By bah12 on 2/6/2013 11:07:07 AM , Rating: 2
Agreed, and another dramatic and misleading DT title as usual.

Although a overall loss of revenue is due to email/internet, elimination of Saturday deliver is not really related to that. Rather it is a step in making their process similar to their competitors. UPS and FEDEX don't deliver on Saturday without a hefty price increase. Congressionally forcing the USPS to do so is just one of many regulations that keep them from changing to be competitive.

There are several problems with the USPS, but not nearly as many of them are management related as people think. The vast majority of their failure to compete is Congressionally mandated.

The primary issue I think, is the mandate that they service every box daily. This gives their competitors a HUGE advantage. My postman drives by every house in the neighborhood every day, looking for little red flags. UPS/FEDEX don't drive by unless I call them first. As tiny as that may sound, it essentially insures that there is no way to service an area at the same cost as UPS/Fedex. It's a fundamental flaw, that cannot be overcame.

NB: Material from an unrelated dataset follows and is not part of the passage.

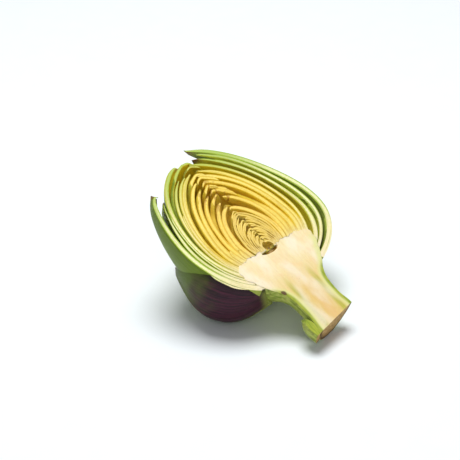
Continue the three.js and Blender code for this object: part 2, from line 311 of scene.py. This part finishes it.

Couple this with one of the most ruthless unions, and pre-funding pensions/retirements, and there isn't a manager on the planet that can overcome those odds. So much so that it makes more sense to contract out transportation of the mail to your top competitor. Most people don't realize this but FEDEX is the USPS's #1 vendor. When you are paying your top competitor more than all other suppliers, simply because your own union'ed employees cannot be competitive, there is a serious g-damned problem.